Les serveurs de données eux, conservent les données pendant une journée, puis les serveurs d’historiques conservent l’ensemble des données de la centrale pendant 3 à 4 mois avant archivage. Les données sont donc plus difficiles à exploiter après cette période (Données hors ligne). La vie d’une turbine pouvant aller jusqu’à 40 ans, il est souvent difficile de comparer des données d’aujourd’hui aux données du début de sa mise en exploitation…
La vie d’une centrale est donc très complexe, et la question que se pose Alstom est de savoir comment améliorer ses services et équipements avec l’analyse de données. Cinq pistes ont été identifiées par l’entreprise.

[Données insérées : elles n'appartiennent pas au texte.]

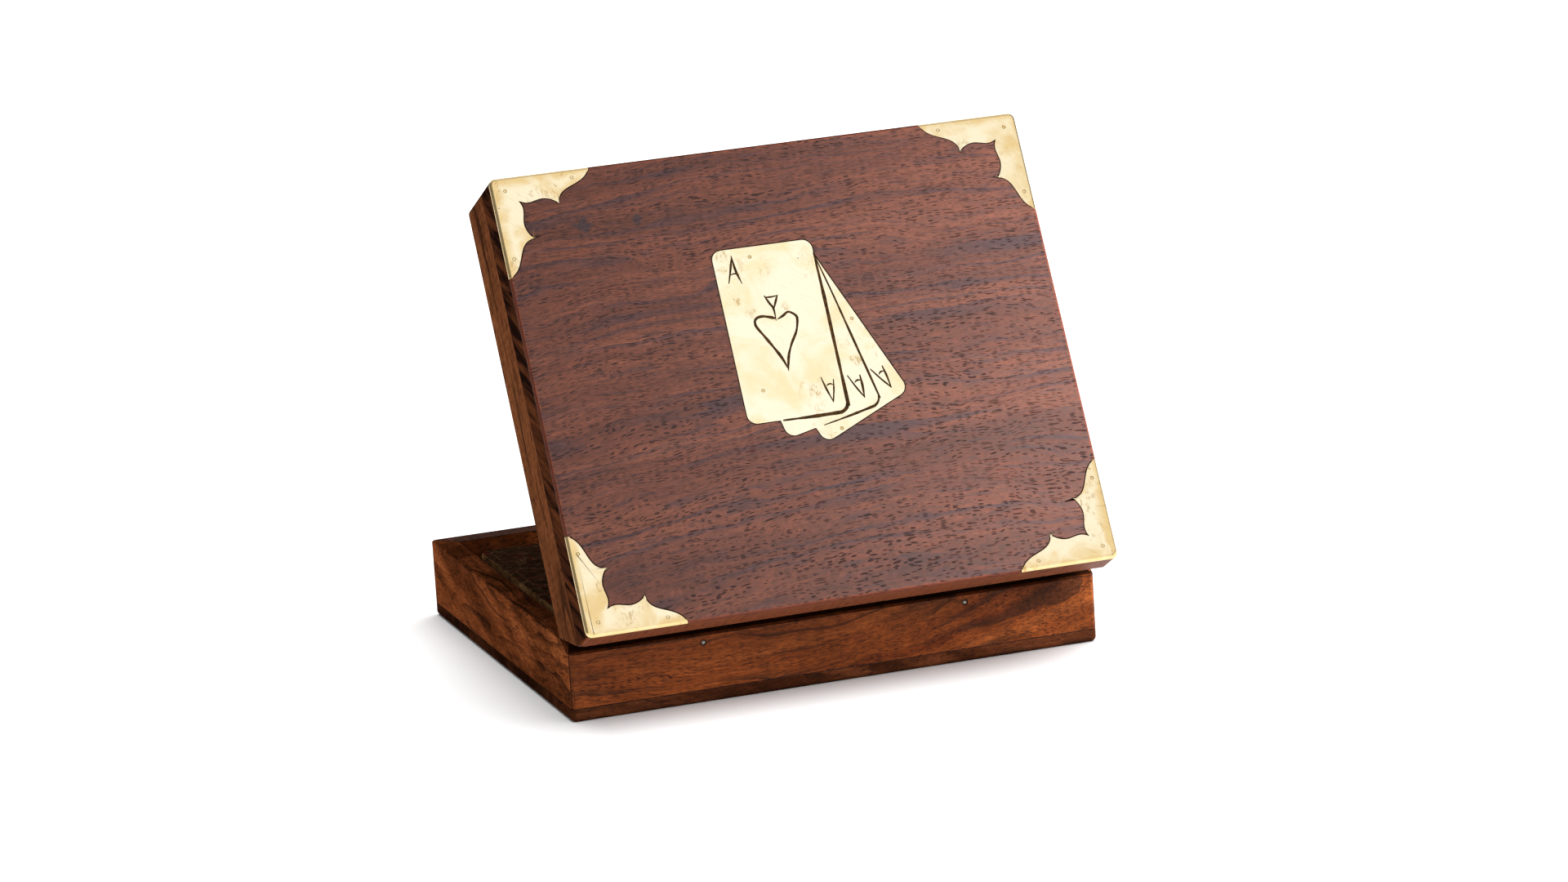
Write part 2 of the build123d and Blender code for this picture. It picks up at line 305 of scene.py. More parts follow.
def growth(look, board, grain, ring, seed, tones, streaks, ink):
    """Bands in a dark, a middle and a light tone, with an inky line at each growth ring and inky dashes."""
    bands = look.noise(grain, (0.006, 0.16, 0.02), 3, 0.62, 0, seed)
    colour = look.ramp(bands, [(0.28, tones[0]), (0.50, tones[1]), (0.72, tones[2])])
    uneven = look.noise(grain, (0.008, 0.12, 0.03), 2, 0.5, 0, seed + 2)
    uneven = look.ranged(uneven, 0.2, 0.8, 0, 2.2, False)
    rings_per_mm = 0.21
    age = look.math("FRACT", look.plus(look.times(ring, rings_per_mm), uneven))
    fading = look.ranged(look.noise(board, (0.020, 0.09, 0.1), 1, 0.5, 0, seed + 8), 0.34, 0.62)
    lines = look.times(look.ranged(age, 0.55, 0.93), look.ranged(age, 0.95, 1.0, 1, 0), fading)
    colour = look.mix(look.times(lines, 0.80 * streaks), colour, ink)
    dashes = look.ranged(look.noise(grain, (0.06, 1.0, 0.40), 3, 0.6, 0.3, seed + 3), 0.52, 0.68)
    return look.mix(look.times(dashes, 0.55 * streaks), colour, ink)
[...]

Rationalisation des alarmes
Les « alarmes » sont présentes dans tous les systèmes de contrôle industriel. Il s’agit du signalement d’un état inhabituel : température trop élevée dans un circuit par exemple. Or il arrive souvent d’avoir une multitude d’alarmes simultanées, dont certaines sont redondantes ou non significatives. L’enjeu serait de rationaliser les systèmes d’alarmes en prenant en compte plus de données et en utilisant des algorithmes de machine learning (Par exemple classification).
Maintenance prédictive de l’alternateur
L’enjeu est de taille : les industriels passent en effet d’un mode de révision périodique et régulier, où tous les éléments d’une installation sont contrôlés à intervalles de temps fixés, à une maintenance prédictive qui permet de n’intervenir que ponctuellement, uniquement sur l’élément qu’on suspecte d’avoir une défaillance. En effet plus on peut intervenir en amont sur une réparation, moins cela laisse de possibilité à l’installation de se dégrader. Cela permet aussi de planifier l’arrêt de la centrale pour intervenir à un moment propice, au lieu de devoir l’arrêter en plein régime d’exploitation dans le cas d’une panne soudaine.
Surveillance du système de contrôle commande
Cette surveillance concerne le fonctionnement des automatismes et de la salle de commande. Cela inclut des alarmes mais aussi des données système telles que répétitions sur les réseaux, les surcharges de CPU, la taille mémoire de certains process… Il s’agit d’utiliser les technologies big data (Hadoop, bases NoSQL) pour trouver des façons plus efficaces d’exploiter ces données. On peut ainsi détecter des faiblesses à temps et éviter des dégradations du matériel au lieu de se contenter d’établir un diagnostic après coup.
Construction du modèle de démarrage de l’installation
Après un incident qui amène à l’arrêt d’une centrale, le redémarrage, selon les types de centrales, peut être très long : de quelques heures à plusieurs jours. Il est donc intéressant de savoir à l’avance comment va se passer le redémarrage d’une centrale, en créant des modèles qui pourront guider les opérateurs. A partir de l’historique des redémarrages, il s’agit de comprendre pourquoi certaines centrales démarrent mieux que d’autres, selon quels paramètres, et établir différents cas de démarrages qui serviront de modèles.
Identification de l’état de l’installation
Cette application vise à compenser ou corriger les estimations d’état qui sont fournies lors de la construction d’une centrale. En effet ces chiffres théoriques peuvent ne pas se révéler exacts une fois la centrale en opération. Il s’agit donc de compléter l’ingénierie de conception avec des données réelles de la centrale afin de mieux la comprendre et connaître son état opérationnel.
De nombreuses questions restent en suspens : comment bien exploiter les données existantes ? Quelles données externes aller chercher ? Faut-il initier une structuration de l’information avant son traitement ? Les modèles doivent-ils intervenir en amont du traitement des données ou plus en aval, comme c’est le cas dans le Big Data ? Autant de points qui vont nécessiter l’expertise de spécialistes de la donnée.